— Begin Given data —

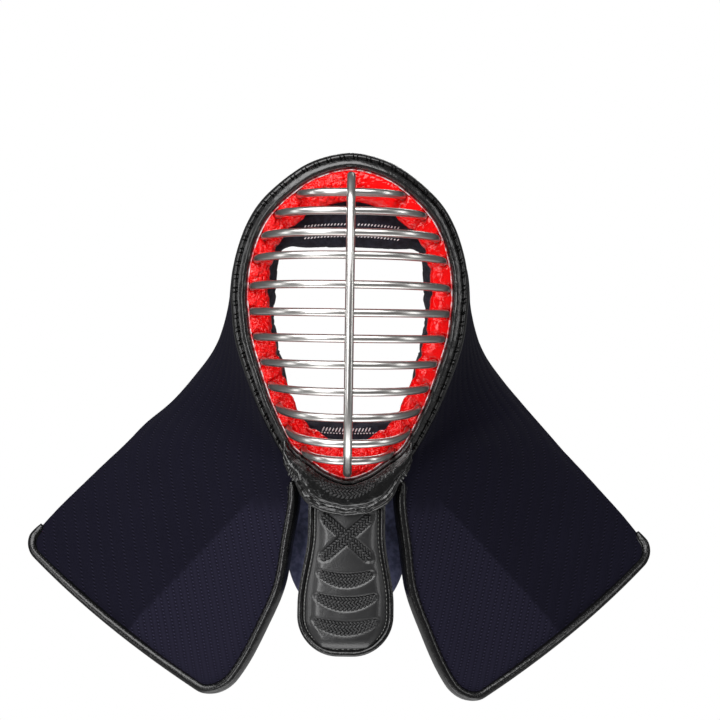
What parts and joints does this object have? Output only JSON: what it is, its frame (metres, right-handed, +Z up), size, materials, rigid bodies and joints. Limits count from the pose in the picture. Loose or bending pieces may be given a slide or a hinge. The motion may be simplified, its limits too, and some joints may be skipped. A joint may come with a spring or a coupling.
{
  "type": "kendo men helmet",
  "caption": "Kendo face guard with a domed steel bar grille in red and black leather, a quilted navy cloth hood with two bound shoulder flaps, and a braided throat guard.",
  "frame": {"origin": "the inside of the hood over the middle of the crown, where the top of the head meets the cloth", "axes": "+Z is up, -Y is the way the grille faces, and +X is to the right of someone who looks at the grille"},
  "size_m": [0.4788, 0.2377, 0.3938],
  "materials": {
    "steel": "satin, rear half of each bar lacquered red",
    "red_leather": "glossy crinkled lacquer",
    "black_leather": "fine grain, glossy",
    "quilted_cloth": "dark navy machine quilting, matt",
    "pad_cloth": "navy felted cloth, matt",
    "braid_cord": "black braided cord"
  },
  "bodies": {
    "root": {"grille": "steel", "red_facing": "red_leather", "leather_rim": "black_leather", "face_pad": "pad_cloth", "quilted_hood": "quilted_cloth", "flap_binding_left": "black_leather", "flap_binding_right": "black_leather", "chin_cup": "black_leather", "throat_guard": "black_leather", "throat_guard_binding": "black_leather", "throat_tongue": "pad_cloth", "braid_cross": "braid_cord", "braid_chin": "braid_cord", "braid_crescent_upper": "braid_cord", "braid_crescent_middle": "braid_cord", "braid_crescent_lower": "braid_cord"}
  },
  "joints": []
}
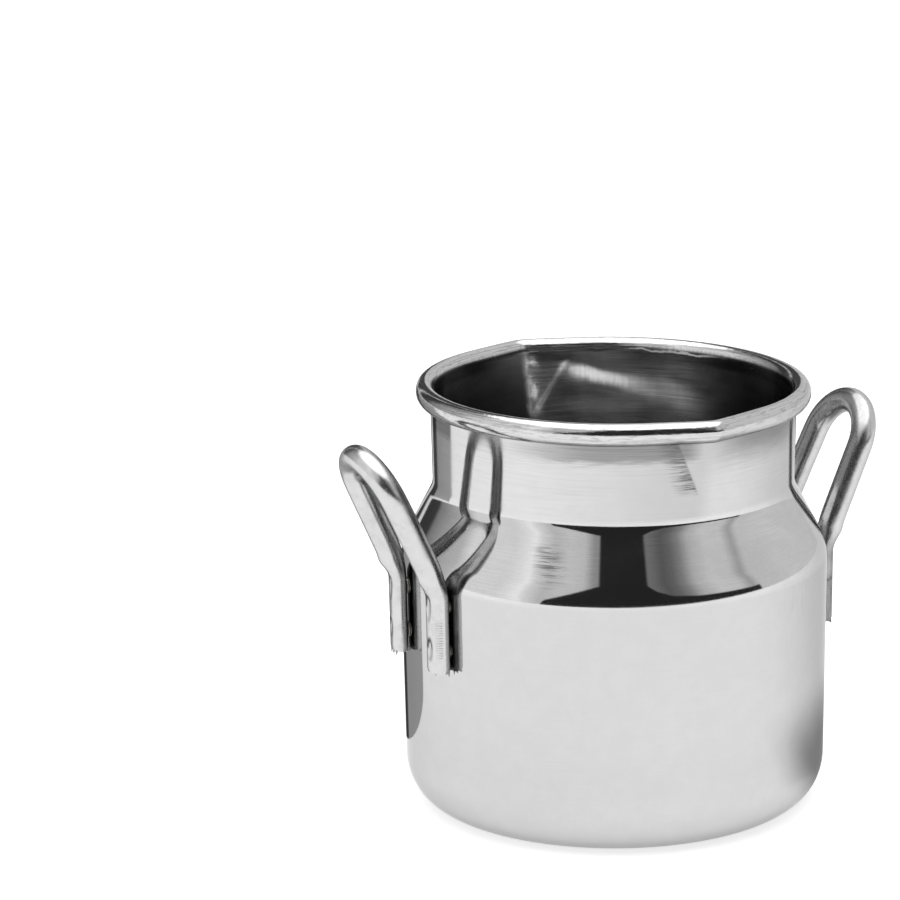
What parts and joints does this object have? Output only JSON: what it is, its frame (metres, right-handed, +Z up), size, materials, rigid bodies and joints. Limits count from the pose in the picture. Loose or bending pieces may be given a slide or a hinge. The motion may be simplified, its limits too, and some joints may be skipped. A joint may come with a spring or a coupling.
{
  "type": "milk can",
  "caption": "Small stainless steel milk can for serving milk, cream or sauce, open topped, with a rolled rim, pouring lips and bent rod handles spot welded to the wall.",
  "frame": {"origin": "centre of the base, on the plane the can stands on", "axes": "+Z up through the open mouth, X through the two handles, Y through the two pouring lips"},
  "size_m": [0.0826, 0.0608, 0.0611],
  "materials": {
    "polished_steel": "polished outside, fine horizontal brush lines on the neck",
    "rod_steel": "bright drawn rod, lightly polished",
    "weld_steel": "dull, as welded"
  },
  "bodies": {
    "root": {"can_shell": "polished_steel", "handle_left": "rod_steel", "handle_right": "rod_steel", "weld_left_front_upper": "weld_steel", "weld_left_front_lower": "weld_steel", "weld_left_back_upper": "weld_steel", "weld_left_back_lower": "weld_steel", "weld_right_front_upper": "weld_steel", "weld_right_front_lower": "weld_steel", "weld_right_back_upper": "weld_steel", "weld_right_back_lower": "weld_steel"}
  },
  "joints": []
}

— End Given data —

Job: All of the entries above should be written out again exactly.

Correct result:
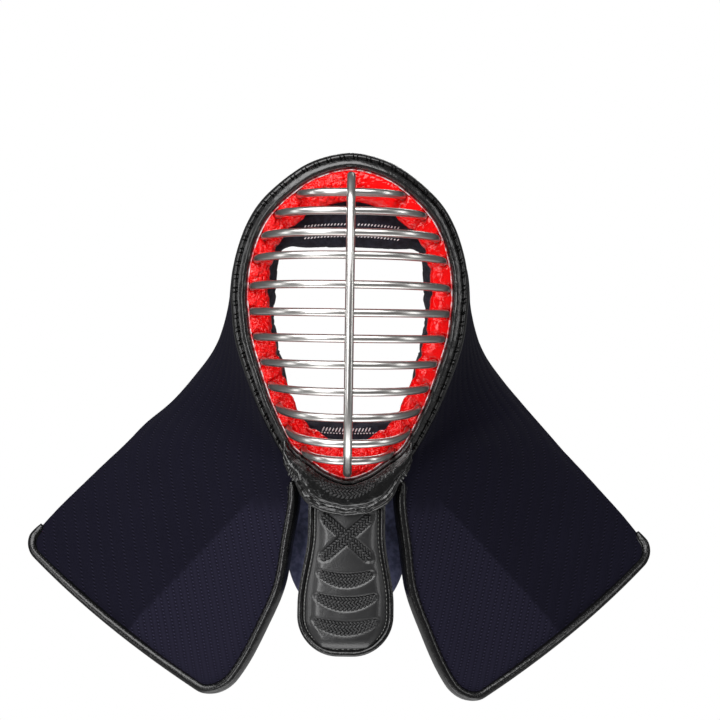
What parts and joints does this object have? Output only JSON: what it is, its frame (metres, right-handed, +Z up), size, materials, rigid bodies and joints. Limits count from the pose in the picture. Loose or bending pieces may be given a slide or a hinge. The motion may be simplified, its limits too, and some joints may be skipped. A joint may come with a spring or a coupling.
{
  "type": "kendo men helmet",
  "caption": "Kendo face guard with a domed steel bar grille in red and black leather, a quilted navy cloth hood with two bound shoulder flaps, and a braided throat guard.",
  "frame": {"origin": "the inside of the hood over the middle of the crown, where the top of the head meets the cloth", "axes": "+Z is up, -Y is the way the grille faces, and +X is to the right of someone who looks at the grille"},
  "size_m": [0.4788, 0.2377, 0.3938],
  "materials": {
    "steel": "satin, rear half of each bar lacquered red",
    "red_leather": "glossy crinkled lacquer",
    "black_leather": "fine grain, glossy",
    "quilted_cloth": "dark navy machine quilting, matt",
    "pad_cloth": "navy felted cloth, matt",
    "braid_cord": "black braided cord"
  },
  "bodies": {
    "root": {"grille": "steel", "red_facing": "red_leather", "leather_rim": "black_leather", "face_pad": "pad_cloth", "quilted_hood": "quilted_cloth", "flap_binding_left": "black_leather", "flap_binding_right": "black_leather", "chin_cup": "black_leather", "throat_guard": "black_leather", "throat_guard_binding": "black_leather", "throat_tongue": "pad_cloth", "braid_cross": "braid_cord", "braid_chin": "braid_cord", "braid_crescent_upper": "braid_cord", "braid_crescent_middle": "braid_cord", "braid_crescent_lower": "braid_cord"}
  },
  "joints": []
}
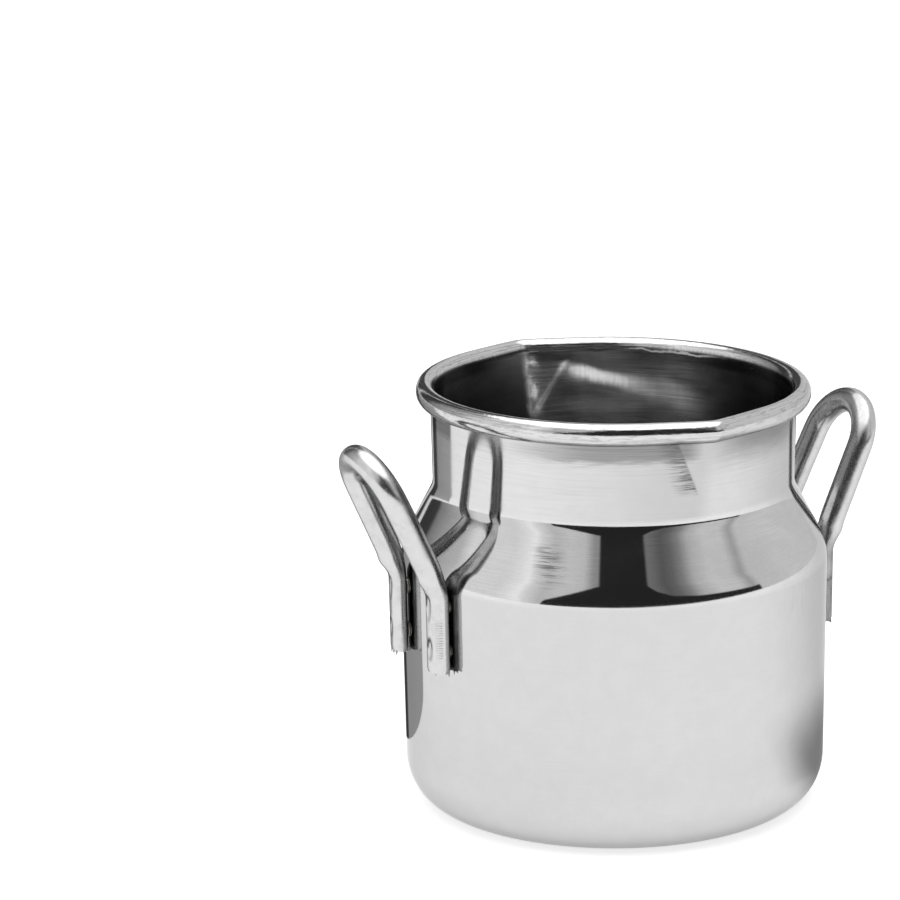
What parts and joints does this object have? Output only JSON: what it is, its frame (metres, right-handed, +Z up), size, materials, rigid bodies and joints. Limits count from the pose in the picture. Loose or bending pieces may be given a slide or a hinge. The motion may be simplified, its limits too, and some joints may be skipped. A joint may come with a spring or a coupling.
{
  "type": "milk can",
  "caption": "Small stainless steel milk can for serving milk, cream or sauce, open topped, with a rolled rim, pouring lips and bent rod handles spot welded to the wall.",
  "frame": {"origin": "centre of the base, on the plane the can stands on", "axes": "+Z up through the open mouth, X through the two handles, Y through the two pouring lips"},
  "size_m": [0.0826, 0.0608, 0.0611],
  "materials": {
    "polished_steel": "polished outside, fine horizontal brush lines on the neck",
    "rod_steel": "bright drawn rod, lightly polished",
    "weld_steel": "dull, as welded"
  },
  "bodies": {
    "root": {"can_shell": "polished_steel", "handle_left": "rod_steel", "handle_right": "rod_steel", "weld_left_front_upper": "weld_steel", "weld_left_front_lower": "weld_steel", "weld_left_back_upper": "weld_steel", "weld_left_back_lower": "weld_steel", "weld_right_front_upper": "weld_steel", "weld_right_front_lower": "weld_steel", "weld_right_back_upper": "weld_steel", "weld_right_back_lower": "weld_steel"}
  },
  "joints": []
}